Alvin concurs. Driving among the parishes that afternoon, he pointed to one large place where some men were standing near their equipment, in a yard below tall trees. A young man on a tractor pulling an implement turned in to their driveway, coming in from spreading manure. This family runs a real large dairy operation, and they were out there working away on it at five in the evening before the 4th of July. But they have just a few hundred acres, since the dairy farms concentrate their resources in the livestock. It’s the livestock, Alvin emphasizes, that requires a whole family to work and allows them to remain on their farm continuously.

We passed farmsteads at regular intervals in the countryside. Alvin knew most of the families and he related their current situation in relation to the land. “This one,” he said, “he’s gotton too old now, and his son continues working the farm alone. This one, he works the farm with his two boys. This one, he’s still going but his boy works in Effingham, so he won’t be passing it on. This one, he’s gotton too old, and he didn’t have a son to take over the land…,” and so on. Alvin pointed out the homes built by the farmers’ children, usually newer ranch-style homes on the edge of fields, about a quarter mile down the road from the main family house. They stay on the farm or return to the family’s land to build a home and live, although in many cases they do not take over the farm operations. One of Alvin’s own sons is doing the same, he noted.

Inevitably, the farms are slowly disappearing. When a farmer grows too old and a son does not take over, that’s a farm that disappears. There certainly is not anyone new coming into the area to replace them. Alvin pointed out one latecomer family, which arrived at the late date of about 1910. Now some of the townships in Jasper County don’t have towns anymore. And more young people are leaving. Alvin is quite the exception, being lucky to have all of his three sons working and raising their families around Island Grove. Most grow up on the farms, then go off to college and later head for jobs in St. Louis or Chicago or elsewhere.

The future of this area will tell the future of rural Illinois, because the signs are clear: the inroads on the family farm have reached this last bastion of stability. If, in this place, a family farm cannot survive, then no family farm can thrive in the world we have created today. Kevin Perkins forsees the area becoming a suburban corridor developing around new industries in Effingham, with the outlying farmland combined into huge corporate farms. Such operations would gain little adherence or interest from the owners of the land, who are the children of today’s farmers.

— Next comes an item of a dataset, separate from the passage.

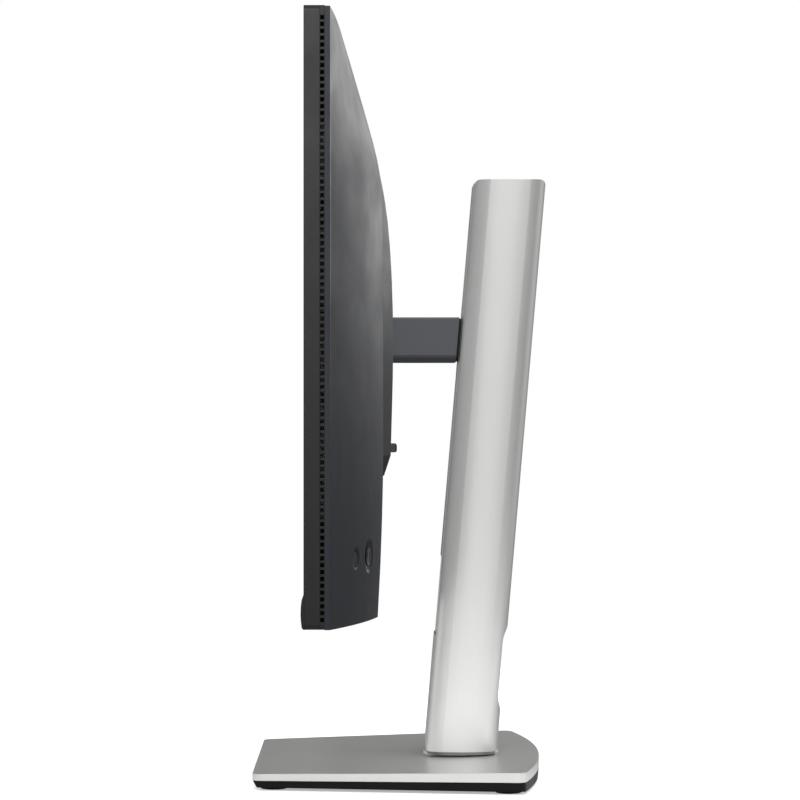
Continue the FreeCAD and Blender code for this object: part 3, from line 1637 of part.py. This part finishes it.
def make_ports():
    """Connector shells that hang from the main board into the bay's ceiling, mouths down."""
    _, rear = board_levels()
    shells = []
    for name, across, width, depth in PORTS:
        low = (across - width / 2, PORT_CENTRE - depth / 2, D.bay_ceiling + 0.3)
        high = (across + width / 2, PORT_CENTRE + depth / 2, D.bay_ceiling + 13)
        shell = box(f"port_{name}_shell", low, high)
        mouth = box(
            f"port_{name}_mouth",
            (across - width / 2 + 0.6, PORT_CENTRE - depth / 2 + 0.6, D.bay_ceiling),
            (across + width / 2 - 0.6, PORT_CENTRE + depth / 2 - 0.6, D.bay_ceiling + 9),
        )
        tongue = box(
            f"port_{name}_tongue",
            (across - width / 2 + 2, PORT_CENTRE - 0.8, D.bay_ceiling + 2),
            (across + width / 2 - 2, PORT_CENTRE + 0.8, D.bay_ceiling + 9.5),
        )
        base = box(
            f"port_{name}_base",
            (across - width / 2, -rear, D.bay_ceiling + 9.5),
            (across + width / 2, PORT_CENTRE - depth / 2 + 0.2, D.bay_ceiling + 13),
        )
        shells.append(union(f"port_{name}", [cut(f"port_{name}_open", shell, [mouth]), tongue, base]))
    node(union("ports", shells), "port_block")


def make_power_board():
    front, rear = board_levels()
    parts = [box("power_pcb", (68, -front, D.bay_ceiling + 22), (184, -rear, 300))]
    parts.append(box("transformer", (100, -rear, 250), (132, -rear + 17, 280)))
    parts.append(box("heat_sink", (142, -rear, 240), (146, -rear + 15, 290)))
    for number, (across, up) in enumerate(((160, 226), (160, 246), (118, 228))):
        parts.append(rod(f"capacitor_{number}", 7.5, (across, -rear, up), 16, "y"))
    for number, (across, up) in enumerate(((72, 296), (180, 296), (180, 216))):
        parts.append(rod(f"power_leg_{number}", 2.5, (across, -D.chassis_back, up), BOARD_GAP, "y"))
    node(union("power_assembly", parts), "power_board")


def make_power_inlet():
    """The mains inlet beside the connectors, with its three pins."""
    low = (INLET_ACROSS - INLET_WIDTH / 2, INLET_CENTRE - INLET_DEPTH / 2, D.bay_ceiling + 0.3)
    high = (INLET_ACROSS + INLET_WIDTH / 2, INLET_CENTRE + INLET_DEPTH / 2, D.bay_ceiling + 20)
    shell = soft_box("inlet_shell", low, high, 2, "z")
    mouth = soft_box(
        "inlet_mouth",
        (low[0] + 1.5, low[1] + 1.5, D.bay_ceiling),
        (high[0] - 1.5, high[1] - 1.5, D.bay_ceiling + 16),
        1.5,
        "z",
    )
    pins = [
        box(
            f"inlet_pin_{n}",
            (INLET_ACROSS + across - 1, INLET_CENTRE + back - 2, D.bay_ceiling + 4),
            (INLET_ACROSS + across + 1, INLET_CENTRE + back + 2, D.bay_ceiling + 17),
        )
        for n, (across, back) in enumerate(((-7, -1.5), (0, 2), (7, -1.5)))
    ]
    node(union("inlet", [cut("inlet_open", shell, [mouth])] + pins), "power_inlet")


# ---------------------------------------------------------------- build and write


def check_and_write():
    doc.recompute()
    broken = [obj.Name for obj in doc.Objects if {"Invalid", "Error"} & set(obj.State)]
    if broken:
        raise RuntimeError(f"these objects failed: {broken}")
    for obj in nodes:
        if obj.Shape.isNull() or not obj.Shape.isValid() or not obj.Shape.Solids:
            raise RuntimeError(f"{obj.Label} has no valid solid")
    os.makedirs("parts", exist_ok=True)
    for obj in nodes:
        obj.Shape.exportStep(f"parts/{obj.Label}.step")
    print(len(nodes), "sub-parts written")


def build():
    make_base_plate()
    make_base_tray()
    make_base_feet()
    make_tray_screws()
    make_swivel_washer()
    make_stand_screw()
    make_screw_ring()
    make_column_shell()
    make_column_cap()
    make_column_foot()
    make_lock_disc()
    make_trims()
    make_cable_duct()
    make_guide_rods()
    make_rod_brackets()
    make_carriage()
    make_glide_bushes()
    make_spring_drum()
    make_arm_core()
    make_arm_cover()
    make_arm_gasket()
    make_tilt_pin()
    make_tilt_springs()
    make_tilt_yoke()
    make_pivot_parts()
    make_head_plate()
    make_vesa_bracket()
    make_vesa_nuts()
    make_release()
    make_rear_cover()
    make_power_button()
    make_stick_plunger()
    make_stick_gimbal()
    make_stick_cap()
    make_control_board()
    make_front_frame()
    make_bottom_bezel()
    make_vent_band()
    make_display_stack()
    make_chassis()
    make_main_board()
    make_ports()
    make_power_board()
    make_power_inlet()
    check_and_write()


build()
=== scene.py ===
import json
import math

import bpy
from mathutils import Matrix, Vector

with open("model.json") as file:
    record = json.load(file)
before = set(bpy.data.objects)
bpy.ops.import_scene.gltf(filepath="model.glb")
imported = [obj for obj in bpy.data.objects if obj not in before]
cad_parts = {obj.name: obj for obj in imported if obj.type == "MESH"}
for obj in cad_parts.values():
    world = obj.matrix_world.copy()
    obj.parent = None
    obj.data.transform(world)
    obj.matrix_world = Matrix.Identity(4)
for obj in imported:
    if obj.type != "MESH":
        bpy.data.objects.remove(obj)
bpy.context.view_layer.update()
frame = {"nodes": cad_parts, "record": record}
parts = frame["nodes"]
slot_of = {item["node"]: item["material_slot"] for item in frame["record"]["subparts"]}
members = frame["record"]["behaviour"]["bodies"]

MM = 0.001
WHITE = (1.0, 1.0, 1.0, 1.0)
CEILING_WHITE = (0.95, 0.95, 0.95, 1.0)


# ---------------------------------------------------------------- node helpers


class Nodes:
    """A node tree with short ways to add nodes and join them."""

    def __init__(self, tree):
        self.tree = tree
        tree.nodes.clear()

    def add(self, kind, inputs=None, **settings):
        made = self.tree.nodes.new(kind)
        for name, value in settings.items():
            setattr(made, name, value)
        for name, value in (inputs or {}).items():
            self.feed(made.inputs[name], value)
        return made

    def feed(self, socket, value):
        if isinstance(value, bpy.types.NodeSocket):
            self.tree.links.new(value, socket)
        else:
            socket.default_value = value

    def math(self, operation, first, second=0.0, clamp=False):
        made = self.add("ShaderNodeMath", operation=operation, use_clamp=clamp)
        self.feed(made.inputs[0], first)
        self.feed(made.inputs[1], second)
        return made.outputs[0]

    def remap(self, value, low, high, new_low, new_high, smooth=False):
        kind = "SMOOTHSTEP" if smooth else "LINEAR"
        made = self.add("ShaderNodeMapRange", {"Value": value}, interpolation_type=kind)
        made.inputs["From Min"].default_value = low
        made.inputs["From Max"].default_value = high
        made.inputs["To Min"].default_value = new_low
        made.inputs["To Max"].default_value = new_high
        return made.outputs[0]

    def blend(self, share, first, second):
        """Mix of two colours; share 0 gives the first and 1 the second."""
        made = self.add("ShaderNodeMix", data_type="RGBA")
        self.feed(made.inputs[0], share)
        self.feed(made.inputs[6], first)
        self.feed(made.inputs[7], second)
        return made.outputs[2]

    def place(self, stretch=(1, 1, 1)):
        """Object coordinates in metres, stretched before a texture reads them."""
        coordinates = self.add("ShaderNodeTexCoord").outputs["Object"]
        mapping = self.add("ShaderNodeMapping", {"Vector": coordinates})
        mapping.inputs["Scale"].default_value = stretch
        return mapping.outputs[0]

    def noise(self, size, detail=3.0, where=None):
        """Cloudy noise from 0 to 1 whose blobs are about size metres across."""
        where = where or self.place()
        made = self.add("ShaderNodeTexNoise", {"Vector": where, "Scale": 1 / size, "Detail": detail})
        return made.outputs["Fac"]

    def cells(self, size, where=None, feature="F1"):
        where = where or self.place()
        made = self.add("ShaderNodeTexVoronoi", {"Vector": where, "Scale": 1 / size}, feature=feature)
        return made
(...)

My cousin and I finished the afternoon by enjoying dinner with Darlene, who served a very good pork stew. One of their young grandsons was with us. It may be that the land is reaching its limit in what it can give to these families. Even here, in this area of   families, amidst a landscape shaped by generations of hard work and faith, the people are slowly relinquishing their hold upon the land. Through these generations they have followed the technology adventure of America, until now that technology and it’s fast-paced economy, is leaving their way behind. Perhaps the land will revert to a pastoral escape for people living here but having no dependence upon the land. Even so, for these 130 years the land has been very good, to allow families and faith. If the family farm will ever return to these prairies, it will probably need to be remade from scratch, as something totally new. We cannot now foresee what that is, but it was a very great thing while it lasted.